Narváez celebrates victory at the Giro with a textbook breakaway win. (Photo: Tim de Waele/Getty Images)
Jhonatan Narváez picked off Enric Mas to deliver the hat-trick in a textbook breakaway victory in stage 11 at the Giro d’Italia on Wednesday as pre-race favorite Jonas Vingegaard shrugged off any troubles.
The UAE Emirates-XRG all-rounder pulled clear with Movistar’s Mas on the day’s final climb of a stacked up 195km transition stage from Porcari and Chiavari.
The Ecuadorian made easy work of the Spanish rider to win for the third time in this Giro and give his injury-plagued UAE something to cheer about.
“The whole stage was difficult, especially because we missed the first breakaway group, then we missed the second one too. After two hours of hard racing I tried to jump straight to the breakaway,” Narváez said. “I realized that Enric Mas was the strongest in the climb. I knew I had to play my game. I defended myself up the hills. I got scared when he launched the sprint and almost blocked me to the barriers. I was on the limit because it was full gas the whole day.”
Overnight leader Afonso Eulálio defended pink and Vingegaard brushed aside any hint of a hangover following Tuesday’s somewhat flat individual time trial by finishing safely in the GC group.
The rollercoaster stage along a string of narrow climbs above Italy’s Cinque Terre eventually saw a group of 17 extract themselves to hunt for the stage.
Fine spring weather welcomed the peloton for a tricky transition stage that had breakaway written all over it.
Narváez initially missed the first wave of moves, but UAE’s Mikkel Bjerg and António Morgado drove the pursuit before Narváez finally bridged across on the Passo del Termine with about 80km to go.
The technical roads triggered some crashes. Davide Ballerini (Astana), a winner earlier in this Giro, crashed out. Martin Tjotta (Uno-X) and Edward Planckaert (Alpecin-Premier Tech) also did not finish. Another trio of riders crashed out of the day’s main break, but they could push on.
The profile got more challenging as it pushed toward the line.
The lead group shrank to five, then Mas and Narváez pulled clear on the final climb with 12km to go.
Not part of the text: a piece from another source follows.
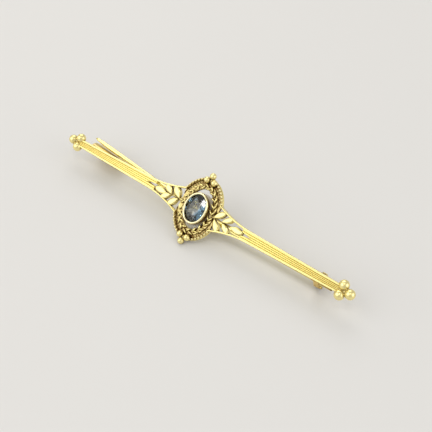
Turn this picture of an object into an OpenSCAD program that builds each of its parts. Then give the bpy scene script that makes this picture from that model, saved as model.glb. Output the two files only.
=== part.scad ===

The peloton was 3 minutes off the back, so the win was up for grabs.
Eulálio rolled in with the front group for another day in pink.
“It was a big fight for the breakaway. It took a long time before a group went and my team did a perfect job like the other days. I just had to eat and drink and follow,” he said. “Every morning, I enjoy seeing the stuffed toy wolf [a daily award for the race leader] at the front of the bus and to put the maglia rosa on before the start of the race.”
With no major climbs until this weekend, he might be able to keep it for a few more days.

All eyes were pre-race favorite Vingegaard.
There were some rumors going around the paddock that the Dane was ill or somehow off his best.
Tuesday’s monster individual time trial, the longest in a decade in the Giro, saw Vingegaard struggle against the specialists on the long, flat course.
Some expected him to crush his GC rivals, but a few even clawed back some time on the Visma star, raising some doubts about his condition.
Vingegaard shrugged off those concerns, at least publicly, and rode at the nose of the main GC group across the stage.
“I wouldn’t say that anyone tried to test me, I think the pace was more to defend,” Vinegaard said. “It ended up being quite a hard stage, and with a profile like this, you could expect it.
“The climbs in the finale still made it a tough stage,” Vingegaard. “As a team, we stayed alert in the peloton and reached the finish without any problems. My feeling on the bike was good today, and that’s positive with the tough stages that are still to come in the next few days.”
There were no major shakeups at the top of the GC leaderboard.
The 109th Giro continues Thursday with the 175km 12th stage from Imperia to Novi Ligure. Two Cat. 3 climbs in the back half of the profile should set up a tug-of-war between a breakaway and the sprinters.